# INFORMATION PROVIDED
-------

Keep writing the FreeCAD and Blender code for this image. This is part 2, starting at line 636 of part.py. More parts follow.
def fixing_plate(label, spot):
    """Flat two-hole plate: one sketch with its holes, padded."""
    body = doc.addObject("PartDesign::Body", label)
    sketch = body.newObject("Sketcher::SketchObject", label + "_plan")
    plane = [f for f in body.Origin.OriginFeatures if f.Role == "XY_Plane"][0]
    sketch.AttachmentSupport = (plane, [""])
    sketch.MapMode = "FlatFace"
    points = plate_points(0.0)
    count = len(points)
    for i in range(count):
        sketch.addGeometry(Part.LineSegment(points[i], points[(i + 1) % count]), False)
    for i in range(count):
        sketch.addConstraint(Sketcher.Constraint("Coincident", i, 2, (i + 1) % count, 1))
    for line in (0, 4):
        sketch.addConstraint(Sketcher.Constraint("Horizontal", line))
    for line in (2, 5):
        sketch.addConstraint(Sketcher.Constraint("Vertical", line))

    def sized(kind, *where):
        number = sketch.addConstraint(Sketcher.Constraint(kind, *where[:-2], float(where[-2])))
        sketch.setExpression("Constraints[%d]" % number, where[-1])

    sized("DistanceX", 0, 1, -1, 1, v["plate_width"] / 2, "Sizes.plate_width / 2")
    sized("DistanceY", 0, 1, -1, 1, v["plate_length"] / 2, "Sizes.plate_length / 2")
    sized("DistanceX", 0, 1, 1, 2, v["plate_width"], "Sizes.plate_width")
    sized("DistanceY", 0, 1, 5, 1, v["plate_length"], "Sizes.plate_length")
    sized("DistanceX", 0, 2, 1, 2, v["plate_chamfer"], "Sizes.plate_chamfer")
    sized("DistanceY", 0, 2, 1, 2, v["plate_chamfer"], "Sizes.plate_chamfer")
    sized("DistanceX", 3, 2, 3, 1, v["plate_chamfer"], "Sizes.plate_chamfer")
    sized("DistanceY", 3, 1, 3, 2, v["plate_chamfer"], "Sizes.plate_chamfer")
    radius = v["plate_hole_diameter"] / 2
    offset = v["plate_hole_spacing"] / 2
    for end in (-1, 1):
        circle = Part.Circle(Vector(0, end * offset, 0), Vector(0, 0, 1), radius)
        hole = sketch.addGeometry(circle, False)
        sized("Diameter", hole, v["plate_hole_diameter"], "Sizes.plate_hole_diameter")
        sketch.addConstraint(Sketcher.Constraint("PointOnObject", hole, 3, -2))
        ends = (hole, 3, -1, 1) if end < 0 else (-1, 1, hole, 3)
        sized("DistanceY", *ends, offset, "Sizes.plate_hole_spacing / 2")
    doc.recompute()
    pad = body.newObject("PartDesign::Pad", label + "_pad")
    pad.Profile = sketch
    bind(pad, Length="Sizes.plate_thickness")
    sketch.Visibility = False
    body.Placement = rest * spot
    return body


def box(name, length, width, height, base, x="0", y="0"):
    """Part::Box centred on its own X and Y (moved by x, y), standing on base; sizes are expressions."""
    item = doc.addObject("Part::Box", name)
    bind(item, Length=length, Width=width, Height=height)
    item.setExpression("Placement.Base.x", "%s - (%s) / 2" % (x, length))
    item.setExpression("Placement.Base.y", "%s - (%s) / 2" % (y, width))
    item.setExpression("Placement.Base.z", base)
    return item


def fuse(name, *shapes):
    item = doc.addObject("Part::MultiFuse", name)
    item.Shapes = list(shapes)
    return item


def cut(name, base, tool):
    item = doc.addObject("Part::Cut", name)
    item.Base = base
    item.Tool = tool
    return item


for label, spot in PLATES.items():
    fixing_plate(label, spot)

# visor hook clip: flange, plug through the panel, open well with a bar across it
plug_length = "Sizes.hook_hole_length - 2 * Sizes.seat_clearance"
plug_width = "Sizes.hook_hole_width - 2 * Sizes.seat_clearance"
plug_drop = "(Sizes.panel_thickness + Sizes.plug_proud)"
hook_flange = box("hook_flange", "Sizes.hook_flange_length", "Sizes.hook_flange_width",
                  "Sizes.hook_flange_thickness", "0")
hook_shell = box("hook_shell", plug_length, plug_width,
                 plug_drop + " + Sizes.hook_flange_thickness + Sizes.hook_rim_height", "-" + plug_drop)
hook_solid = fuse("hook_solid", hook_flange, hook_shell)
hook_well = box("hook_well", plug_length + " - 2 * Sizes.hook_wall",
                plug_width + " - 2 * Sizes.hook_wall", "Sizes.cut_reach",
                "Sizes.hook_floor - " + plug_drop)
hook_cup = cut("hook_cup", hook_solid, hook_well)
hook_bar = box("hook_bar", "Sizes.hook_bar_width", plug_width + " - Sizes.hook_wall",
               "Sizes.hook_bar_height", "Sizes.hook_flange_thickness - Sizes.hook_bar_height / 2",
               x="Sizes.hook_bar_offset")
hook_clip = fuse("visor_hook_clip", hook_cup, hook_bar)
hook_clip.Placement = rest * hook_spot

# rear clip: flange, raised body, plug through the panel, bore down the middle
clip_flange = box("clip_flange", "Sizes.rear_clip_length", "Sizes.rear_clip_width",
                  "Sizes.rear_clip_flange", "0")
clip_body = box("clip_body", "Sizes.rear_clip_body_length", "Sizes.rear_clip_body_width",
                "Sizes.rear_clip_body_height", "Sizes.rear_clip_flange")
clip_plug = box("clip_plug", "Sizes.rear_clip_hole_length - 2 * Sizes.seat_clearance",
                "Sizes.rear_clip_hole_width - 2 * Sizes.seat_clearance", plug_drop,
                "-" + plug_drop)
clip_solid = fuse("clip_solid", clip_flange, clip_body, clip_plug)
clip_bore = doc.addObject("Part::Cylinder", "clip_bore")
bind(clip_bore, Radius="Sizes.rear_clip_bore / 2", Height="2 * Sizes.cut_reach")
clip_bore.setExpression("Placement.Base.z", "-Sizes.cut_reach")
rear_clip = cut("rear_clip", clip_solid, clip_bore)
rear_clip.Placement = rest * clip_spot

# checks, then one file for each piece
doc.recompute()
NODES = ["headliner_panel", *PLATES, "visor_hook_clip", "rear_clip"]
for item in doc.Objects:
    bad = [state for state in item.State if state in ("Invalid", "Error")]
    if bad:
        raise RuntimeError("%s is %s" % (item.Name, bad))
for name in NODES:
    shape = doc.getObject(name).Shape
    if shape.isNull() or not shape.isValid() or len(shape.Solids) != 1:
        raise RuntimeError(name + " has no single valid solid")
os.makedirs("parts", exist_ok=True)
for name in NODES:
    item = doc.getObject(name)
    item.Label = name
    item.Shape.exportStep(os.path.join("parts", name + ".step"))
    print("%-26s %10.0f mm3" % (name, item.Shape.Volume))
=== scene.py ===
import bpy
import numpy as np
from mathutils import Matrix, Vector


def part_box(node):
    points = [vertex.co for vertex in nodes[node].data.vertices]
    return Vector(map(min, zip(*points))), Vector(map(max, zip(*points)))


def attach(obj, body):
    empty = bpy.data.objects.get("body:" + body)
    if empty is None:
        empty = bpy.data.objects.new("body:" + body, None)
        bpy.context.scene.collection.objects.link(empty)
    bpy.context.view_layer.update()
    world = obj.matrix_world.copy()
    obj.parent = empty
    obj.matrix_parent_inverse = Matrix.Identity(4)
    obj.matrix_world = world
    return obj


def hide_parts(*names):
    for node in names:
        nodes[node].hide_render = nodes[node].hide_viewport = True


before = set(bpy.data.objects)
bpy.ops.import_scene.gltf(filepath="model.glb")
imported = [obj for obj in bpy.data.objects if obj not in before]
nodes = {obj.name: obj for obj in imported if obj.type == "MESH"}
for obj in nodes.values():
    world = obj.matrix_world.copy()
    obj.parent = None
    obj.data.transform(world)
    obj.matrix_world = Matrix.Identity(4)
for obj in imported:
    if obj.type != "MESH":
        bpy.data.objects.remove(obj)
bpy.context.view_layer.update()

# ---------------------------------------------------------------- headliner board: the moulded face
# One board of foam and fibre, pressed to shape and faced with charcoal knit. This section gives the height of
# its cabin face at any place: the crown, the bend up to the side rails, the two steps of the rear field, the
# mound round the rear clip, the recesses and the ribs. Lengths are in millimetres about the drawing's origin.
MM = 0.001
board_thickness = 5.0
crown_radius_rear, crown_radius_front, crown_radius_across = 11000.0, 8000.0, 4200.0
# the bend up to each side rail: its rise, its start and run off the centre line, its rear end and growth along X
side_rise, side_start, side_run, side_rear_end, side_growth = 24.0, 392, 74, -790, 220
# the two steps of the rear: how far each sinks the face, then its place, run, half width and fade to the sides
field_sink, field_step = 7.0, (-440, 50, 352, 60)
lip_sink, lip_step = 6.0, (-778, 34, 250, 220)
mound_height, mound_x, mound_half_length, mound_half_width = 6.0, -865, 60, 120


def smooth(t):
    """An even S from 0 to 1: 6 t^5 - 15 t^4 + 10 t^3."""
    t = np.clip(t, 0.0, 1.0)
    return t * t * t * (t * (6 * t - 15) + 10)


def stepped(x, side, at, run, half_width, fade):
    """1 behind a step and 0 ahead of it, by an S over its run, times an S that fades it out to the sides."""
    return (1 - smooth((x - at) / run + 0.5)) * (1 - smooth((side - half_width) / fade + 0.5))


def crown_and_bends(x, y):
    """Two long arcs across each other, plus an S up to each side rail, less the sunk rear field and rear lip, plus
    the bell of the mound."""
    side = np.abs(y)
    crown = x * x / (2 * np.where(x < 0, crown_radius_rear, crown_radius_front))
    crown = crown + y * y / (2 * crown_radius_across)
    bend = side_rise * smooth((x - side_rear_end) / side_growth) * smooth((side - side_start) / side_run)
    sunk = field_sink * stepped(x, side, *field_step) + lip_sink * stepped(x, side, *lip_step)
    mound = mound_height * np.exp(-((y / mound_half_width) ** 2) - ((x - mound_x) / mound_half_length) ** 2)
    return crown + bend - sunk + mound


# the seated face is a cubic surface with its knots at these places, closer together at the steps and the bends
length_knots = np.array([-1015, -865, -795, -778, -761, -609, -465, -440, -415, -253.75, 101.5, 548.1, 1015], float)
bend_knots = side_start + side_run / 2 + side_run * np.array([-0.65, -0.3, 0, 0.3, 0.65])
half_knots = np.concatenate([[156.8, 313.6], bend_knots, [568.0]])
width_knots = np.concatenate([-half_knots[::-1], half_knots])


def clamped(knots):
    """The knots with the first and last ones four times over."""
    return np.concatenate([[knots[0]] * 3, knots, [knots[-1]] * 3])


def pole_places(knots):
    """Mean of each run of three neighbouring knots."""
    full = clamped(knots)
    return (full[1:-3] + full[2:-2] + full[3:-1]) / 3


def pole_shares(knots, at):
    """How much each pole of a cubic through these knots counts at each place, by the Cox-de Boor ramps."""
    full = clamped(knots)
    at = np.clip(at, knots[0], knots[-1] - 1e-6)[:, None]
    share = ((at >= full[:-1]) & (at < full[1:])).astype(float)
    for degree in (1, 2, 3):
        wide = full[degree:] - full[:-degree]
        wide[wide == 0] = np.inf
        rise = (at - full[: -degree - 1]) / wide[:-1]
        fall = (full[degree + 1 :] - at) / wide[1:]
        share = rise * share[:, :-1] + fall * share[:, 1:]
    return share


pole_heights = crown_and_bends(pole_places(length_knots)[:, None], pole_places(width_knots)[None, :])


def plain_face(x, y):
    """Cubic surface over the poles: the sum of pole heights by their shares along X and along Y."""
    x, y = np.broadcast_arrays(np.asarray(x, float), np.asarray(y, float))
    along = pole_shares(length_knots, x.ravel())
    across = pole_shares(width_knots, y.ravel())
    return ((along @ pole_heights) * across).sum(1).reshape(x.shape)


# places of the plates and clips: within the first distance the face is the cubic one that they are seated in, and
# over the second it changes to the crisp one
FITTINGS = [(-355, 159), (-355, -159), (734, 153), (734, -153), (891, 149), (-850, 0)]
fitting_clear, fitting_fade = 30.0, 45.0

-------

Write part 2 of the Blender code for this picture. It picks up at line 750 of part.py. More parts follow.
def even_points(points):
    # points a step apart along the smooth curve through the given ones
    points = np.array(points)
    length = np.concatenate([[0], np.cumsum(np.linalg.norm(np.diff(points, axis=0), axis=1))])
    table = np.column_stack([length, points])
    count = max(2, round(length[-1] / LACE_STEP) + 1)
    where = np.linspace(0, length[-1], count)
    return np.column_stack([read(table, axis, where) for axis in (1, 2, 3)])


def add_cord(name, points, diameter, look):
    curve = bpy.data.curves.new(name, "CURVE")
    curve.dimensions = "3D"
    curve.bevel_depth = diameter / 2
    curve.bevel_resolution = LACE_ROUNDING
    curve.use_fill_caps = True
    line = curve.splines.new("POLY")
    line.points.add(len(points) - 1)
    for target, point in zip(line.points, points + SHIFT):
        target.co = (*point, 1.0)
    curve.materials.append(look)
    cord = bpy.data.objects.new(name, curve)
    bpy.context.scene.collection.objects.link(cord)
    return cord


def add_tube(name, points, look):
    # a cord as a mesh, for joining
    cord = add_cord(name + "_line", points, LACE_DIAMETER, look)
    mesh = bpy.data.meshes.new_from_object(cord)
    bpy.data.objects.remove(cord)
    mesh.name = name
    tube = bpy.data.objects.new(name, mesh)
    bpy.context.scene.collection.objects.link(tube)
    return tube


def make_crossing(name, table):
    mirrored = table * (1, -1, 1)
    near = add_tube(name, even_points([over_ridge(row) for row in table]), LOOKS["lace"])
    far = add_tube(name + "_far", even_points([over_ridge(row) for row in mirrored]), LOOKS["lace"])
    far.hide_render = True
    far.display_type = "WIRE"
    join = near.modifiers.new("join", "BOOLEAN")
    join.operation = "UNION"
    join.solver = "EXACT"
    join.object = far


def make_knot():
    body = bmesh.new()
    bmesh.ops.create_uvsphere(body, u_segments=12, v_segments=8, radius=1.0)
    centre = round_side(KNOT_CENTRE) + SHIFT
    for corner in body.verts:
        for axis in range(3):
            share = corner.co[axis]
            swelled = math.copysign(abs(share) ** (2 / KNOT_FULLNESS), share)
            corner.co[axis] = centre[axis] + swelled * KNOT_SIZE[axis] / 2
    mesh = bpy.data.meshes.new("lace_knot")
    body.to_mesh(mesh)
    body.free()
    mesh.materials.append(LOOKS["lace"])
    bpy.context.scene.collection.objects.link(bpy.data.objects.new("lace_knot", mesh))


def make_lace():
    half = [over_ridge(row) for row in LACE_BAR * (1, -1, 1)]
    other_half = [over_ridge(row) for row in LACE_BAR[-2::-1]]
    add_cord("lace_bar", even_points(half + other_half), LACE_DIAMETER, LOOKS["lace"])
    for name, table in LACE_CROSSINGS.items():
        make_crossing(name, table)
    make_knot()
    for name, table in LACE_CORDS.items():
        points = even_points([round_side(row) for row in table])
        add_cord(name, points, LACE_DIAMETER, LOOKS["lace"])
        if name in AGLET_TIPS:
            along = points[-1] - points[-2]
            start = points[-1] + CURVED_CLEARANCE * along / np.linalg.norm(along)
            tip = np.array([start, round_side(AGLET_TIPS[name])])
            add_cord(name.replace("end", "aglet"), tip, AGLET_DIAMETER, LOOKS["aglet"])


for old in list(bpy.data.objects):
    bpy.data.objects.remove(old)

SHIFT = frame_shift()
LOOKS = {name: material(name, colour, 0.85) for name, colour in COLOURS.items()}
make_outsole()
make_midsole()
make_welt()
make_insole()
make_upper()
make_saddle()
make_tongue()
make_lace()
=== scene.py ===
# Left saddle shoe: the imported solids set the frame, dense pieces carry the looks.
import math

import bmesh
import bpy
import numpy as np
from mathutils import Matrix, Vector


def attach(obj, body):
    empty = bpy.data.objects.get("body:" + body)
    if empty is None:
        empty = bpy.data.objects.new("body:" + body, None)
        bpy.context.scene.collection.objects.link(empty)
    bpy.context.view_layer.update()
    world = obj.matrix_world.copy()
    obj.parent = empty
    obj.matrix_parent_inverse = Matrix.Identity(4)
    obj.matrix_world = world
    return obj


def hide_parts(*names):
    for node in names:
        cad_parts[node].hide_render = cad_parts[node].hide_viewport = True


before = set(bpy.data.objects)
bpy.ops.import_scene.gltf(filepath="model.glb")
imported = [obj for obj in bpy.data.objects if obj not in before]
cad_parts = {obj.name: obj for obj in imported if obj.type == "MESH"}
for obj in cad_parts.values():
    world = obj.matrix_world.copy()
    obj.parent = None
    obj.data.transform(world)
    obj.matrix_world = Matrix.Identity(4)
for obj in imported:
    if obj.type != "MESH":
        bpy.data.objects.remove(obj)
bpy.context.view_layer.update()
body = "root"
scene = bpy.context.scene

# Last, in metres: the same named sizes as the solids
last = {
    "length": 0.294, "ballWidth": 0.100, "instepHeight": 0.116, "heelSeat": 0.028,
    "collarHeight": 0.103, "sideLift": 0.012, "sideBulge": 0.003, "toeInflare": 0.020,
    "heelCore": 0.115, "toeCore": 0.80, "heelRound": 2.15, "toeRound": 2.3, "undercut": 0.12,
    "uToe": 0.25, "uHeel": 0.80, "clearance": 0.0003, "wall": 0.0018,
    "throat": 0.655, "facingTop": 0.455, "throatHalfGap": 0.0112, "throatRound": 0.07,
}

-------

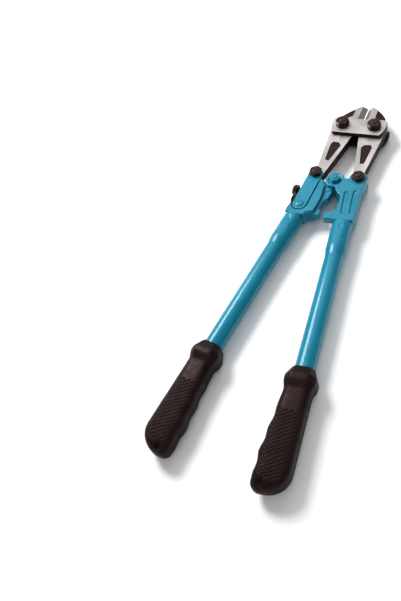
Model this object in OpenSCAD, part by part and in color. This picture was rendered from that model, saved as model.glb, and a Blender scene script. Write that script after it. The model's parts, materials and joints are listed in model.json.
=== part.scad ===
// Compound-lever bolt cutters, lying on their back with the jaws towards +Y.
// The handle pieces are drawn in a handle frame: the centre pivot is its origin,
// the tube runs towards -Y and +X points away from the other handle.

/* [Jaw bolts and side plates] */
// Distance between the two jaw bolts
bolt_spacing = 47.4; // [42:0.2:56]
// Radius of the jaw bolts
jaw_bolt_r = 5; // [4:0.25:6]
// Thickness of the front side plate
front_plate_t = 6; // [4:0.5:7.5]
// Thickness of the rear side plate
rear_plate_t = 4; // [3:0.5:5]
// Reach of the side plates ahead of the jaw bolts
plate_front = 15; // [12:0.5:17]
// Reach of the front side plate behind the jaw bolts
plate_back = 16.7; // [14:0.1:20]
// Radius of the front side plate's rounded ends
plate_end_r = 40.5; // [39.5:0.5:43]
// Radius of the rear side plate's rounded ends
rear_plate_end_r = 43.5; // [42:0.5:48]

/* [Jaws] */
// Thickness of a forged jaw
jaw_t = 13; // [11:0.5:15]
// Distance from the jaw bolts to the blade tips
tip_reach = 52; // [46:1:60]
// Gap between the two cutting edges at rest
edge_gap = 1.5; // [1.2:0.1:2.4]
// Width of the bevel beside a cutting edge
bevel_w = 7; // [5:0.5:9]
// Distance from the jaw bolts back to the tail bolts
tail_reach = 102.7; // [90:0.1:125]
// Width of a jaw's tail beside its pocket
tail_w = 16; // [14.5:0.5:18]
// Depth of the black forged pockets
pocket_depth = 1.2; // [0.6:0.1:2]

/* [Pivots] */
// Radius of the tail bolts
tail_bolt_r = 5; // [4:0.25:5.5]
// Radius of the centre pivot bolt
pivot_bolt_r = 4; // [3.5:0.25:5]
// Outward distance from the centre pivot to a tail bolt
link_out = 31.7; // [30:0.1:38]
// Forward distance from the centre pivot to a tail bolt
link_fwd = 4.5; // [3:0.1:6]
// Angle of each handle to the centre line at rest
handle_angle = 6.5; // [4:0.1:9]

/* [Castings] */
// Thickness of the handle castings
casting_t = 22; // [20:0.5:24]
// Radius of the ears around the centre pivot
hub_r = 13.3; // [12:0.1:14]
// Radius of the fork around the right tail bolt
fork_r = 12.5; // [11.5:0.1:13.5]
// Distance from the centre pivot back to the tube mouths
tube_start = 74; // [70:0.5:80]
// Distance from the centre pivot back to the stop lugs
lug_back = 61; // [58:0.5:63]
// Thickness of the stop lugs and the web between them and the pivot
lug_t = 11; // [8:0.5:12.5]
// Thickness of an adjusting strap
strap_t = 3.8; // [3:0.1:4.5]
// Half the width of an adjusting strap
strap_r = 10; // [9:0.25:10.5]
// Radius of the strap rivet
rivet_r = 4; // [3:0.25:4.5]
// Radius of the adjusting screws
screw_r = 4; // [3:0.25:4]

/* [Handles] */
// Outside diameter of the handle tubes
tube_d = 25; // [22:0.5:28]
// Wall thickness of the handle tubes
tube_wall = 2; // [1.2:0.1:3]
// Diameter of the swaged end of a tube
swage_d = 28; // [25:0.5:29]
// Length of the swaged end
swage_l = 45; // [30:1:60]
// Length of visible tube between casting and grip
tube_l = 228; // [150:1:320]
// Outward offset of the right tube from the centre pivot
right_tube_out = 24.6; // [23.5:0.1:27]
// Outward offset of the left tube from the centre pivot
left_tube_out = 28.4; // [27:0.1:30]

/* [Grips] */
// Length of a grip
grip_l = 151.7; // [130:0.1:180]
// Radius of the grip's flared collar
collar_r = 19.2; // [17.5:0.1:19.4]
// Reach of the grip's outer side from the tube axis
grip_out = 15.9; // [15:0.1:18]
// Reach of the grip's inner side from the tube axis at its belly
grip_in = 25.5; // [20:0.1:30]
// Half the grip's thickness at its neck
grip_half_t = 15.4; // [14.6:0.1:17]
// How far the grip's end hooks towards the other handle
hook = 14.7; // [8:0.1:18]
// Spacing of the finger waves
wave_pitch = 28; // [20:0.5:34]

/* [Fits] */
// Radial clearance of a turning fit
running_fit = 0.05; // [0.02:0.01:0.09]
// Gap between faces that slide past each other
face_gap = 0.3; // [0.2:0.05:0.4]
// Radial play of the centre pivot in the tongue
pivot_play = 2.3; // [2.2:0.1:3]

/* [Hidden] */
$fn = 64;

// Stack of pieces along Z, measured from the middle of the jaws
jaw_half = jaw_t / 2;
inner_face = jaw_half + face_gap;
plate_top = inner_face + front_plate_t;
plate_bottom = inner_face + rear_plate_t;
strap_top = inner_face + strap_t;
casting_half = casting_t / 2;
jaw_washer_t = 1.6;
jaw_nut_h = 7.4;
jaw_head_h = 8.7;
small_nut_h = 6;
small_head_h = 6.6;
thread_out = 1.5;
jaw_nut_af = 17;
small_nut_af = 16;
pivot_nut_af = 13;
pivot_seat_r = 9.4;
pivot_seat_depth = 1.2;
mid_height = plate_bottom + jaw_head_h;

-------

# WRITTEN REQUEST
Begin at the line containing "Model this object", end at the line containing "the other handle.", and reproduce every line in that range exactly, both ends included.

# CORRECT RESPONSE
Model this object in OpenSCAD, part by part and in color. This picture was rendered from that model, saved as model.glb, and a Blender scene script. Write that script after it. The model's parts, materials and joints are listed in model.json.
=== part.scad ===
// Compound-lever bolt cutters, lying on their back with the jaws towards +Y.
// The handle pieces are drawn in a handle frame: the centre pivot is its origin,
// the tube runs towards -Y and +X points away from the other handle.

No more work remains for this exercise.